LIMA, Peru/GENEVA, 16 December 2014 (LWI) –-The failure by governments at the Peru climate conference to deliver a concrete and clear roadmap to reduce global warming places an urgent responsibility on people of faith to increase their advocacy for decisive political commitment ahead of the 2015 United Nations (UN) summit in Paris, says Mr Martin Kopp, The Lutheran World Federation (LWF) advocacy officer for climate change.
“While the text of the ‘Lima Call for Climate Action’ might come as a blow to the advocacy efforts of the civil society, the [mobilization] over the past few months demonstrate that a true social movement on climate change is being born and that believers can be a strong and committed part of it,” Kopp said of the 1-12 December climate change negotiations in the Peruvian capital.
Reflecting on the outcome of the 20th session of the Conference to the Parties (COP 20) to the UN Framework Convention on Climate Change, Kopp emphasized LWF’s role in continuing to “mobilize our member churches to advocate, especially in countries key to the negotiations and raise awareness at church leadership and membership levels.” He sees the 2015 UN climate summit and COP 21 negotiations in Paris as “wonderful opportunities for the LWF to deepen its commitment for climate justice by being both the voice of the voiceless and the hands working for low-carbon development and climate resilience.”
At the COP 20 talks in Lima, Kopp and other members of the LWF delegation to the UN climate change conferences joined in discussions and led advocacy actions.

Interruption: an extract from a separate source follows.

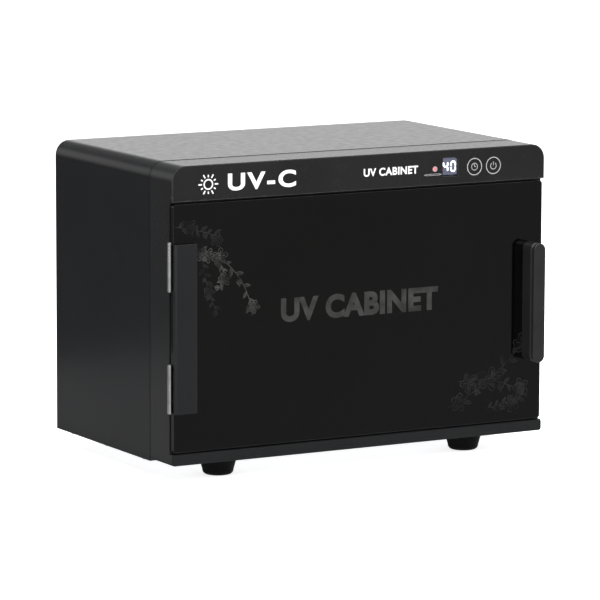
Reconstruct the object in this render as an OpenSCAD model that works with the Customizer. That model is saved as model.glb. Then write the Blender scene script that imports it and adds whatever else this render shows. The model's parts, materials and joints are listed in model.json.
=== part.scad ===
// Table-top UV sterilizer cabinet with a side-hinged glass door.
// Part modules draw in case coordinates: x from the middle, y back from the front plane,
// z up from the underside of the case. placed() moves them onto the feet.

/* [Case] */
// Width of the case
case_w = 370; // [360:1:380]
// Depth from the front plane to the back edge
case_d = 221; // [216:1:230]
// Height of the case without its feet
case_h = 257.5; // [257:0.5:262]
// Radius of the two upper long edges
corner_r = 13; // [8:1:16]
// Thickness of the steel sheets
sheet = 1; // [0.8:0.1:1.2]
// Inward width of the cover's folded edges
fold_w = 12; // [10:1:14]

/* [Front] */
// Depth of the plastic bezel
bezel_d = 41; // [36:1:46]
// Thickness of the bezel's walls
bezel_wall = 3; // [2.5:0.5:3.5]
// Depth of the recess that the door closes into
recess_d = 6; // [6:0.1:6.4]
// Underside of the bezel above the underside of the case
bezel_z0 = 1.6; // [1.5:0.1:2]
// Top of the lip below the door
lip_top = 11.4; // [11:0.1:12]
// Lower edge of the control panel
panel_z0 = 226.8; // [226.5:0.1:227]
// Thickness of the control fascia
fascia_t = 1.6; // [1.4:0.1:1.8]

/* [Door] */
// Thickness of the door glass
glass_t = 4; // [3.8:0.1:4.2]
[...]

This included a Vigil for the Climate to mark the end of one year of the monthly Fast for the Climate campaign by the LWF and other religious and environmental groups around the world.
Lack of Political Will
“The negotiations in Lima had revealed no sense of urgency, portrayed a lack of trust between the rich and poor countries, and the text adopted by the 195 parties to the UNFCCC presented a mere call, ‘if not a simple suggestion,’” Kopp concluded. Instead of providing concrete proposals towards a universal agreement to be signed in Paris in December 2015, the ‘Lima Call for Action’ was a weak text with no binding compulsory timeframes or common technical frameworks, he said.
At its June 2014 Council meeting, the LWF called on world political leaders to make firm commitments for deeper cuts in carbon pollution.
Kopp argued that Lima had once again shown the lack of political will across the world to provide financing and support technology to help reduce carbon emissions. This, he added, “comes at the expense of the poor and vulnerable people and future generations,” who continue to be the most adversely affected by climate change.
Still, there is hope in the sustained advocacy by the LWF and other faith communities and civil society, and governments must be pushed to stand up to their responsibility in the coming year, Kopp said. “The Fast for the Climate Campaign, the New York [September 2014] Climate People’s March and several other initiatives have shown that the people are already at work and constitute the seeds of our common future,” he added.
Launched by the LWF together with other global organizations at the November 2013 COP 19 conference in Poland, the Fast for the Climate campaign takes place on the first day of each month until December 2015. It has grown into a global movement with the participation of youth, environmental and faith groups, urging governments’ decisive action on climate change.